Friday, December 2, 2011

Nervous Breakdown

I have noticed that when nearly unmanageable events occur in my life it results in a nervous breakdown. Let me specify my nearly unmanageable event. My roof is leaking. I'm pretty sure I need a new roof. I am currently awaiting an estimate. I don't have money for a new roof. My car will be paid off in five months and I really don't want to go into debt again. I was really excited about having the extra money after the car was paid off. Not now. I'm sure I will have to go into debt over this. Crap. That is not the point.
The point is I'm supposed to be describing my nervous breakdown. As contradictory as it sounds as was fully aware during my breakdown. Truly, my nervous system was offline and kept trying to start back up.
My thoughts were so disorganized that I could not keep names, items, etc straight. My reflects and balance were off. I was dropping and spilling all over the place. My emotions were inconsistent. I was happy then sad then angry then indifferent. I would forget basic words. A true nervous break down. I'm sure this whole roof thing will work itself out, but I was a mess last night. Today is much better. I also appreciated being told that I was not my normal cheery self. That means that at work I'm normally pleasant and entertaining. Another good point is that I was able to make money last night in spite of my nervous breakdown.

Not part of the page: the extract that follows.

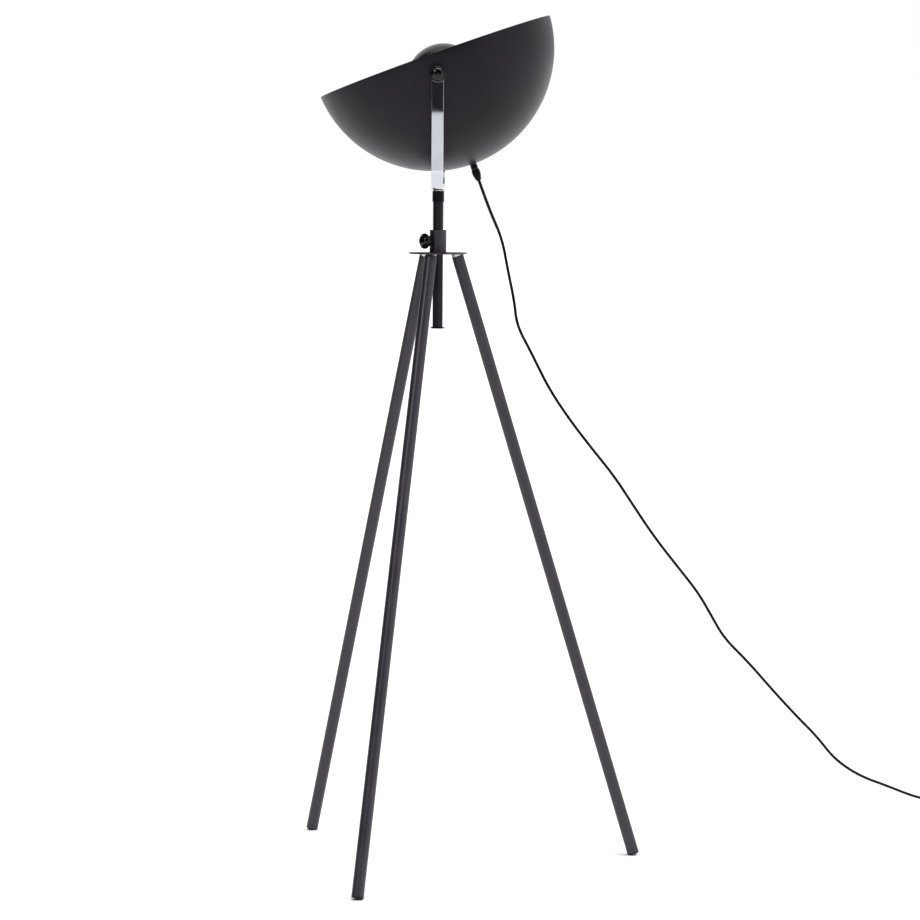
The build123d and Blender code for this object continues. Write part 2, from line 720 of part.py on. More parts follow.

Tuesday, November 29, 2011

Searching for an Explanation


I believe it was a week ago when I dreamt about my own exorcism. I was at my parents house telling a story in the old kitchen.  Everyone was seated around me listening intently. I had no idea that I was possessed and what was about to happen. My old priest came in and began immediately. It wasn't a conventional exorcism by any means. The priest addressed me and stepped behind me and proceeded to draw the demon out with his hands. I leaned my head back over the chair and my body locked up. I could actually feel this in the dream. I could still see and hear everyone but I could not respond. Then I experienced pain as the demon was drawn out. Surprisingly, I felt elated afterwards. I had this intense euphoria for a could seconds, again, that I could actually feel. Pretty much after that the dream ended. I'm still trying to decipher this dream. What I do is that I have been trying to be a better person now. I seem happier. But what was the demon and what actual good did it do to have it drawn from my body?

Monday, June 27, 2011

Quarter life crisis




It has been over a year since my last post. I was posting regularly when I worked in an office on a relatively routine 9 to 5. I was miserable then and I think that helped me to write. I was having trouble sleeping throughout that time because I was having
panic attacks about being stuck in that job and growing old while being miserable. I haven't had one in about 10 months now. That part of my life is over and I am happy.
So much has changed in the year since I left that job. I now paint and film and try to do things with my life that I never would have before. I want to do something that is lasting. I want to leave my mark behind. When people ask me, " what do you do these days" I want to be able to say I just live and that is plenty enough.
We get so used to being miserable everyday that we forget how to be happy. I can't believe how absurd it is to some people that being happy is my main focus.